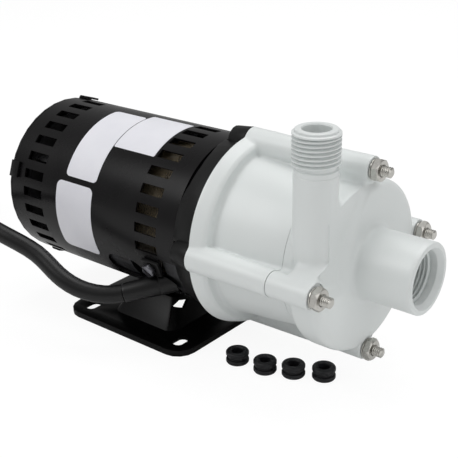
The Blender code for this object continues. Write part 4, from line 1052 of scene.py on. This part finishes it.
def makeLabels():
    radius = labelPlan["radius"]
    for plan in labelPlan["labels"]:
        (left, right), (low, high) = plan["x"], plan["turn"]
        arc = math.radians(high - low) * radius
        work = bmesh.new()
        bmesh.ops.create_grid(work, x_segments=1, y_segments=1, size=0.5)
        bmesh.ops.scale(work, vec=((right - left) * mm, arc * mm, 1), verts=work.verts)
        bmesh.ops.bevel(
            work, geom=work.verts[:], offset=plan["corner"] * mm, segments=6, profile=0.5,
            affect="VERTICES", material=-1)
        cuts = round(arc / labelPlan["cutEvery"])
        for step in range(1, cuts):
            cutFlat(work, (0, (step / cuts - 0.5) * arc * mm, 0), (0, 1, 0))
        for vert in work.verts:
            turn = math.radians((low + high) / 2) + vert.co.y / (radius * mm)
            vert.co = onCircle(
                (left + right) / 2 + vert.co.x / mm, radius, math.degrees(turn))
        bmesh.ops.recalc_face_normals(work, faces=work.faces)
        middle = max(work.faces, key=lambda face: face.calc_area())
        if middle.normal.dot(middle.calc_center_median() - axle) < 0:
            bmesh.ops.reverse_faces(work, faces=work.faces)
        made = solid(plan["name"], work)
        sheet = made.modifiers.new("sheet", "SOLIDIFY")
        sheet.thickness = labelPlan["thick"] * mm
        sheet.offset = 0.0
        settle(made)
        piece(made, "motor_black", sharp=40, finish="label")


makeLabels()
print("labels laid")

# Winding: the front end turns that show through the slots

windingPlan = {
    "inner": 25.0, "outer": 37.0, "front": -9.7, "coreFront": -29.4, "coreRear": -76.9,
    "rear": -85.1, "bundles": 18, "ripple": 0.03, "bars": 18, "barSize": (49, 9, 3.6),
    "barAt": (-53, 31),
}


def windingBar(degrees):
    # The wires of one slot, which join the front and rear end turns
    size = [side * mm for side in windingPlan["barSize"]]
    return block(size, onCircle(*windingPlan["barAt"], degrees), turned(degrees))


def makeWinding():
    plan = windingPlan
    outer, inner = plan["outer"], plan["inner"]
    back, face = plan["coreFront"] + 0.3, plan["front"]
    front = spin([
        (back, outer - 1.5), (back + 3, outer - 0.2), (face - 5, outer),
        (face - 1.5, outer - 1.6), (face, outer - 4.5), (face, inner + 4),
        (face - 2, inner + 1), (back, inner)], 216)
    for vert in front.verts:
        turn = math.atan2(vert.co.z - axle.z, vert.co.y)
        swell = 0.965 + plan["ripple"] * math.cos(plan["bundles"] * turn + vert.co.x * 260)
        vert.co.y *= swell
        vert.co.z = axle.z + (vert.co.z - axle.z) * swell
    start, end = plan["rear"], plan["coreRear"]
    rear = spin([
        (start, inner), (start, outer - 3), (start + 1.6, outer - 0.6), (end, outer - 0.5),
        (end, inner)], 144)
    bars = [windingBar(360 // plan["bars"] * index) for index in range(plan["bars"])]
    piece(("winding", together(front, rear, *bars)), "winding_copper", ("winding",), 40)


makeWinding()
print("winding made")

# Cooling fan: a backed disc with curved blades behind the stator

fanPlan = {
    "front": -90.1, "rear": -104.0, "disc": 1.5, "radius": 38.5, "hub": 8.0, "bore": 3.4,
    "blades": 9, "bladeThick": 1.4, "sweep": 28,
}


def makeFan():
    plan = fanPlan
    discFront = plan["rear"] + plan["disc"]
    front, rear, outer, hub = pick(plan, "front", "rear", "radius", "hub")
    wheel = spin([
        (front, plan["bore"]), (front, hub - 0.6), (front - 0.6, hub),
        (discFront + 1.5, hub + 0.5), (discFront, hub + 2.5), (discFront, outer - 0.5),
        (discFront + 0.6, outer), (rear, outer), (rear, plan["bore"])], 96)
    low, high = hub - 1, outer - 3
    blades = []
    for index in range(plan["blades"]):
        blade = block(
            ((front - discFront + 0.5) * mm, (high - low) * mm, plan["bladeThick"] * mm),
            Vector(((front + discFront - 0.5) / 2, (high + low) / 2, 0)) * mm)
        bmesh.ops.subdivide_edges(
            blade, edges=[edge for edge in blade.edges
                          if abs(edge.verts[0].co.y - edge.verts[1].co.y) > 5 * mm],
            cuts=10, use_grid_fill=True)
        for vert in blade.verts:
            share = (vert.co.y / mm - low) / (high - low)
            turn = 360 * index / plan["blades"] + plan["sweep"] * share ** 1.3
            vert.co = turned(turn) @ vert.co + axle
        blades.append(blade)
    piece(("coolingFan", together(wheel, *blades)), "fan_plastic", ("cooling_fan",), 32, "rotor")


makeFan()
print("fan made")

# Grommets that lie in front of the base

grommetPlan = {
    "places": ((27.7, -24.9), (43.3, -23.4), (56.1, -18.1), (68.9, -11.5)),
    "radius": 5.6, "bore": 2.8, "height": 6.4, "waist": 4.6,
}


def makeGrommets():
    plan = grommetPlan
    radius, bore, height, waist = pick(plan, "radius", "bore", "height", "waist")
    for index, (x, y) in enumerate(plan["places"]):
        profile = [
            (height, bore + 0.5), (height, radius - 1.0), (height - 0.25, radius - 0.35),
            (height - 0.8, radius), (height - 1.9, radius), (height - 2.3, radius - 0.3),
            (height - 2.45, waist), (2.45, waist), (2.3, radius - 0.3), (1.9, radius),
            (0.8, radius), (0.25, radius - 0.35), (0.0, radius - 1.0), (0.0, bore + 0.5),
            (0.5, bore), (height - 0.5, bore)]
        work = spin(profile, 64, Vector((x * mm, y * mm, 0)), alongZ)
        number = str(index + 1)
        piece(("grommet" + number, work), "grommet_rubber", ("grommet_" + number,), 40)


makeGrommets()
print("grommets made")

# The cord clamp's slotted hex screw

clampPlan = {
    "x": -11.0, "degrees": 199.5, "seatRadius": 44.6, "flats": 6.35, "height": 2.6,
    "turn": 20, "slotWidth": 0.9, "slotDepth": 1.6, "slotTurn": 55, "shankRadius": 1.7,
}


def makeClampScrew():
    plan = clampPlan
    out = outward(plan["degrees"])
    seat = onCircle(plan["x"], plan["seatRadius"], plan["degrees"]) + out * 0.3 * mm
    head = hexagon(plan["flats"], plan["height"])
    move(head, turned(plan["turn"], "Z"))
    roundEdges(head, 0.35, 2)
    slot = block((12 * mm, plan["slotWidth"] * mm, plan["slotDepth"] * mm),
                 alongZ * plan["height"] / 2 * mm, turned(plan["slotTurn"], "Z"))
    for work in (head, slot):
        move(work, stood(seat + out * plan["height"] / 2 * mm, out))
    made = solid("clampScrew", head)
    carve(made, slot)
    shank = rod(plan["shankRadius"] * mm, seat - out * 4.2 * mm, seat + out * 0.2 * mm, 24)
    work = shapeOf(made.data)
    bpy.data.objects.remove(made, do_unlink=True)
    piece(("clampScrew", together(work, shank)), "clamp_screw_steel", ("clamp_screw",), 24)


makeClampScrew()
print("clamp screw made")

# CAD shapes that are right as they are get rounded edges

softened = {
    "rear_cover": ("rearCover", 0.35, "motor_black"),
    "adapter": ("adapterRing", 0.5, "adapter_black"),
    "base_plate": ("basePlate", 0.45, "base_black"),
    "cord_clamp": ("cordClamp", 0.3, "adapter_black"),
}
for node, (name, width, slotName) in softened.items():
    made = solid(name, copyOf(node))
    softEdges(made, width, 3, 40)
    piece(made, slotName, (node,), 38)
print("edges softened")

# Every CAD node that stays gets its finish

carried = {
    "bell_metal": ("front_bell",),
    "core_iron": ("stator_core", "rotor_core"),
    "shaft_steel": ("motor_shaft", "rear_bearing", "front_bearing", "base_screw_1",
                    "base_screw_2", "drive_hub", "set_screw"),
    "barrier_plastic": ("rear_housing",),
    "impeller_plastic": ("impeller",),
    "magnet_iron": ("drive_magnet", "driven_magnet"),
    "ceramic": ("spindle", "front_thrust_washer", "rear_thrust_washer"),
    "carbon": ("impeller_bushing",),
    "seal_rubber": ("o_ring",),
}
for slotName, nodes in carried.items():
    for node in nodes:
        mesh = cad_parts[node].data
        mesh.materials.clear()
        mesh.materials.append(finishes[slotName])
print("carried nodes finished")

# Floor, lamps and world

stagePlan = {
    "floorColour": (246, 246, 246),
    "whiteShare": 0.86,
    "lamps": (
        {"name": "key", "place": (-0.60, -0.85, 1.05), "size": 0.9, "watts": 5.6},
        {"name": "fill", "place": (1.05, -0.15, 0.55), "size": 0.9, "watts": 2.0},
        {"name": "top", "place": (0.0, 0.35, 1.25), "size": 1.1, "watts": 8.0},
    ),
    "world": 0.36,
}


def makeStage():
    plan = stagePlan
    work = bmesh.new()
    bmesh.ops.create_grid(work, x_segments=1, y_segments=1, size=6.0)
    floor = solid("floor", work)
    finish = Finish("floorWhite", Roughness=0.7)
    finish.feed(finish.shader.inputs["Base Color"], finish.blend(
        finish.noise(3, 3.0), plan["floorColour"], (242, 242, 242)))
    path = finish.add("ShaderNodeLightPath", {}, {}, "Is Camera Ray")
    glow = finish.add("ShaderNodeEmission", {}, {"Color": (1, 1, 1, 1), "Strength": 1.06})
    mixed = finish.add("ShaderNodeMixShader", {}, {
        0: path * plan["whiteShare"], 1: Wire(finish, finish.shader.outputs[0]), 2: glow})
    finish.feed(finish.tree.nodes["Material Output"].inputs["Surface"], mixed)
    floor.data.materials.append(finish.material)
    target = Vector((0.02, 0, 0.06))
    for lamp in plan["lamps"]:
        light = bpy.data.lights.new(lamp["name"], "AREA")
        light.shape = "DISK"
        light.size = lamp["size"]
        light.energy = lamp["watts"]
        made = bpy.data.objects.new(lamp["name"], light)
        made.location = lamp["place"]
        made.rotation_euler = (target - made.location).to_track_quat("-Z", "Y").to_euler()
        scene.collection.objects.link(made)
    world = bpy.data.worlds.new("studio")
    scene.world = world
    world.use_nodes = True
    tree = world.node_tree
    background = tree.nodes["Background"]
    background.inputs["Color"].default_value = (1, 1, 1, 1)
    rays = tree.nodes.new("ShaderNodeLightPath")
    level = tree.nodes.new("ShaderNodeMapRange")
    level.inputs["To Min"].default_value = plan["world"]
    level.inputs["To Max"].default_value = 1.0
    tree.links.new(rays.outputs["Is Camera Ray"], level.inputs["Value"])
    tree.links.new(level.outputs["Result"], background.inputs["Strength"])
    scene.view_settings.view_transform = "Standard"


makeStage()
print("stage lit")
____________________
Stated goal:
Return every line containing "data".

Response to this task:
    work = shapeOf(made.data)
    bpy.data.objects.remove(made, do_unlink=True)
        mesh = cad_parts[node].data
    floor.data.materials.append(finish.material)
        light = bpy.data.lights.new(lamp["name"], "AREA")
        made = bpy.data.objects.new(lamp["name"], light)
    world = bpy.data.worlds.new("studio")